Given data>
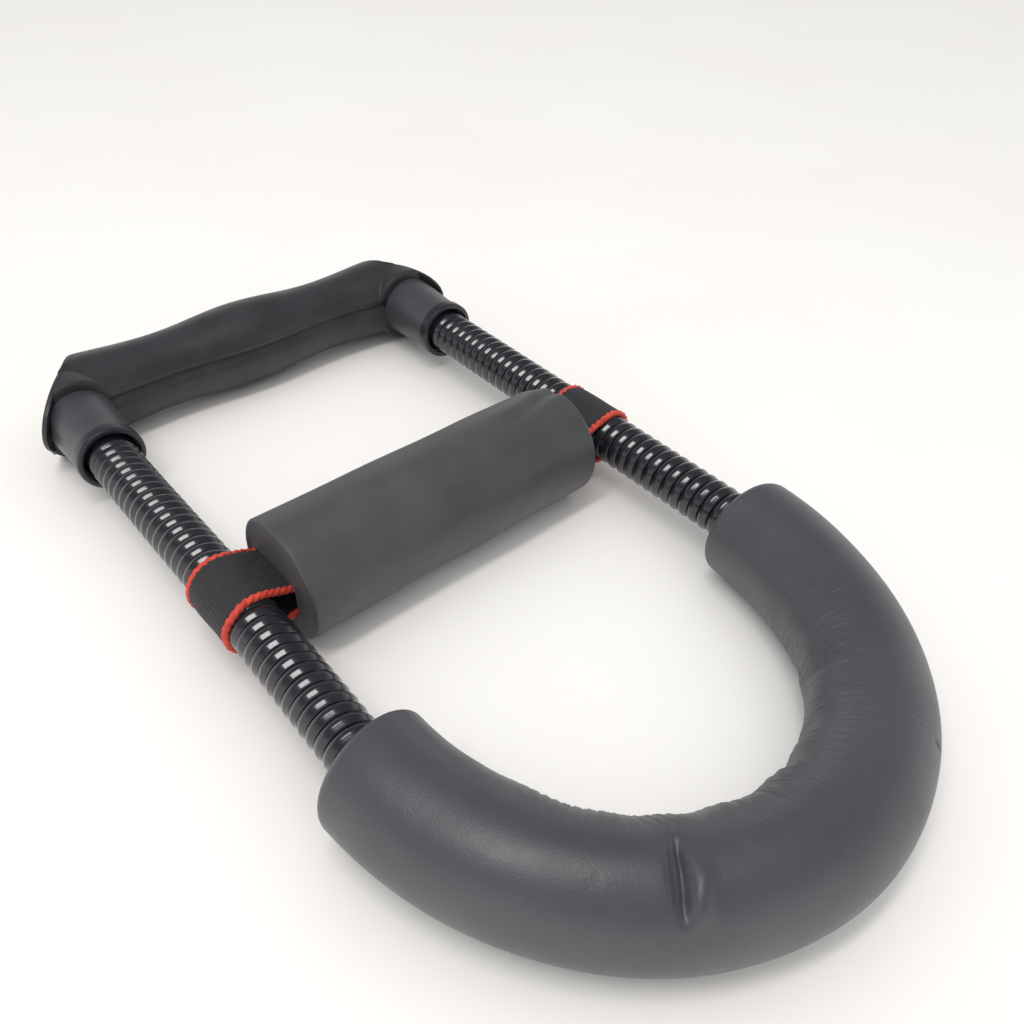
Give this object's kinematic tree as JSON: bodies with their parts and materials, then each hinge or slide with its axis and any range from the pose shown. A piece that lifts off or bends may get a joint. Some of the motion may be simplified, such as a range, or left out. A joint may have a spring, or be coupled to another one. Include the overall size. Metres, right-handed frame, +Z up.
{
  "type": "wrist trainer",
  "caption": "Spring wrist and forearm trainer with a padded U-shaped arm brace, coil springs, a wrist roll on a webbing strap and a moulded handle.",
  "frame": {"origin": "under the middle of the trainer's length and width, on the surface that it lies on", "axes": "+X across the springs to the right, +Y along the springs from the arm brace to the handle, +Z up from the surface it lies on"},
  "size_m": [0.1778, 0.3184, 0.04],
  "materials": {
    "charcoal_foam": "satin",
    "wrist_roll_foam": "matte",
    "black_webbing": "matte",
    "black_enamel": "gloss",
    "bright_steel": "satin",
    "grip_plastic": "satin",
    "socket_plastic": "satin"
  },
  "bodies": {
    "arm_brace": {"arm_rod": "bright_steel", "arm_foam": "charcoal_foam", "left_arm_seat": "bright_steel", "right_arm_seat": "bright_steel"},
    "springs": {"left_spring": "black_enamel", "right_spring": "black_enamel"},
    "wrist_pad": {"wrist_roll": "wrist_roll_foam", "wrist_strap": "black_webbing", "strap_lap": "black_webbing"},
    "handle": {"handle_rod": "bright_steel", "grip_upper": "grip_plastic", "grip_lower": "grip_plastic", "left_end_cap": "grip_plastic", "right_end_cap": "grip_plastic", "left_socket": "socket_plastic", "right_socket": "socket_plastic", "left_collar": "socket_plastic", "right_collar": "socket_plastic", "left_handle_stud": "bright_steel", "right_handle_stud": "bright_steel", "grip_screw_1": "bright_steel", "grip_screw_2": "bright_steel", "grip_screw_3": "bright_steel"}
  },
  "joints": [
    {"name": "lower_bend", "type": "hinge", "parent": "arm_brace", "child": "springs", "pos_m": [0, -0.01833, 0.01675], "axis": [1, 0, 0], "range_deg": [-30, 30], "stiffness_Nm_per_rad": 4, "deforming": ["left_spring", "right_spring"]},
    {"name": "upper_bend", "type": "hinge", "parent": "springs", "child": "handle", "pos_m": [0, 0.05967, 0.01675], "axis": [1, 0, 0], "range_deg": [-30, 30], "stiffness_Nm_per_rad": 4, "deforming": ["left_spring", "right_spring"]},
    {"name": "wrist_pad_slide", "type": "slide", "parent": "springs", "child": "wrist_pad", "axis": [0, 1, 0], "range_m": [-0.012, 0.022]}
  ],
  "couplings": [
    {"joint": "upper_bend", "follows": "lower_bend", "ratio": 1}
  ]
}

Requirements> Every line of the data above should be copied exactly.

Result of the exercise>
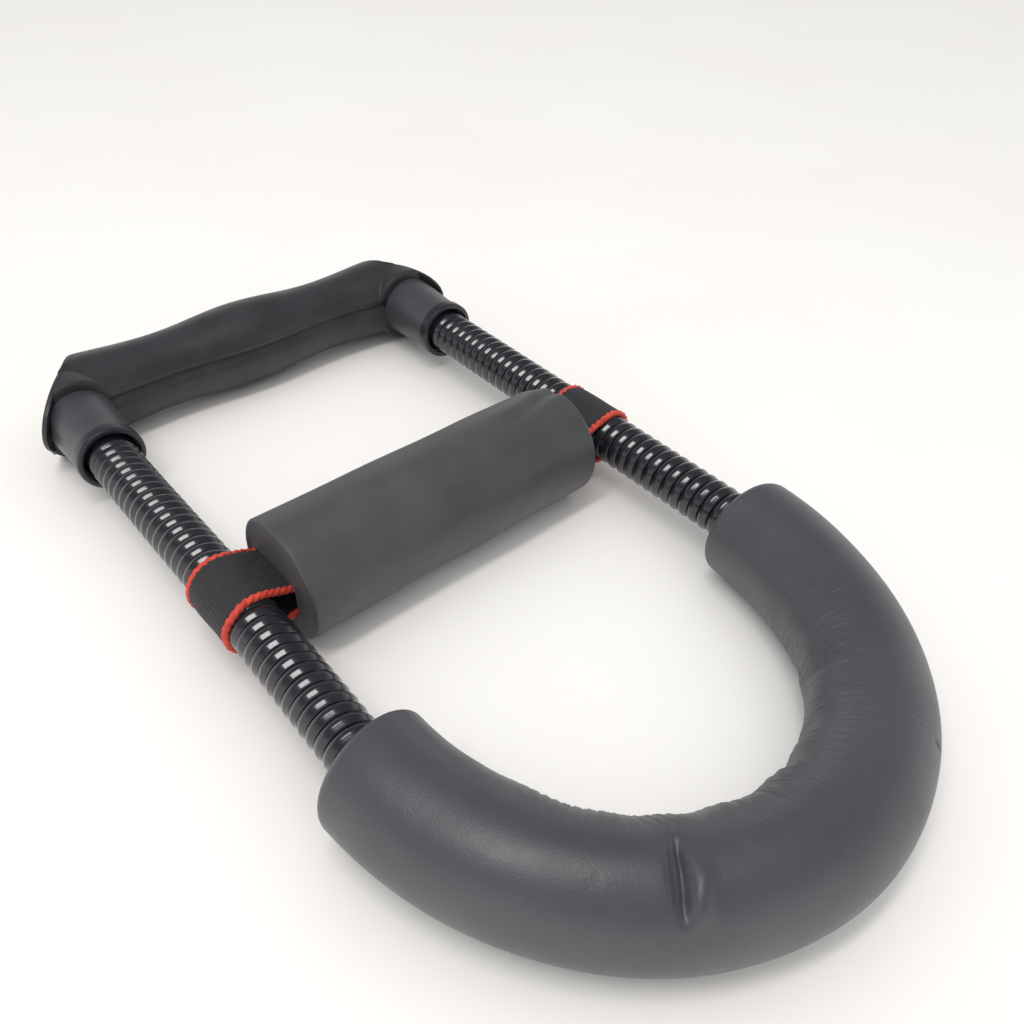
Give this object's kinematic tree as JSON: bodies with their parts and materials, then each hinge or slide with its axis and any range from the pose shown. A piece that lifts off or bends may get a joint. Some of the motion may be simplified, such as a range, or left out. A joint may have a spring, or be coupled to another one. Include the overall size. Metres, right-handed frame, +Z up.
{
  "type": "wrist trainer",
  "caption": "Spring wrist and forearm trainer with a padded U-shaped arm brace, coil springs, a wrist roll on a webbing strap and a moulded handle.",
  "frame": {"origin": "under the middle of the trainer's length and width, on the surface that it lies on", "axes": "+X across the springs to the right, +Y along the springs from the arm brace to the handle, +Z up from the surface it lies on"},
  "size_m": [0.1778, 0.3184, 0.04],
  "materials": {
    "charcoal_foam": "satin",
    "wrist_roll_foam": "matte",
    "black_webbing": "matte",
    "black_enamel": "gloss",
    "bright_steel": "satin",
    "grip_plastic": "satin",
    "socket_plastic": "satin"
  },
  "bodies": {
    "arm_brace": {"arm_rod": "bright_steel", "arm_foam": "charcoal_foam", "left_arm_seat": "bright_steel", "right_arm_seat": "bright_steel"},
    "springs": {"left_spring": "black_enamel", "right_spring": "black_enamel"},
    "wrist_pad": {"wrist_roll": "wrist_roll_foam", "wrist_strap": "black_webbing", "strap_lap": "black_webbing"},
    "handle": {"handle_rod": "bright_steel", "grip_upper": "grip_plastic", "grip_lower": "grip_plastic", "left_end_cap": "grip_plastic", "right_end_cap": "grip_plastic", "left_socket": "socket_plastic", "right_socket": "socket_plastic", "left_collar": "socket_plastic", "right_collar": "socket_plastic", "left_handle_stud": "bright_steel", "right_handle_stud": "bright_steel", "grip_screw_1": "bright_steel", "grip_screw_2": "bright_steel", "grip_screw_3": "bright_steel"}
  },
  "joints": [
    {"name": "lower_bend", "type": "hinge", "parent": "arm_brace", "child": "springs", "pos_m": [0, -0.01833, 0.01675], "axis": [1, 0, 0], "range_deg": [-30, 30], "stiffness_Nm_per_rad": 4, "deforming": ["left_spring", "right_spring"]},
    {"name": "upper_bend", "type": "hinge", "parent": "springs", "child": "handle", "pos_m": [0, 0.05967, 0.01675], "axis": [1, 0, 0], "range_deg": [-30, 30], "stiffness_Nm_per_rad": 4, "deforming": ["left_spring", "right_spring"]},
    {"name": "wrist_pad_slide", "type": "slide", "parent": "springs", "child": "wrist_pad", "axis": [0, 1, 0], "range_m": [-0.012, 0.022]}
  ],
  "couplings": [
    {"joint": "upper_bend", "follows": "lower_bend", "ratio": 1}
  ]
}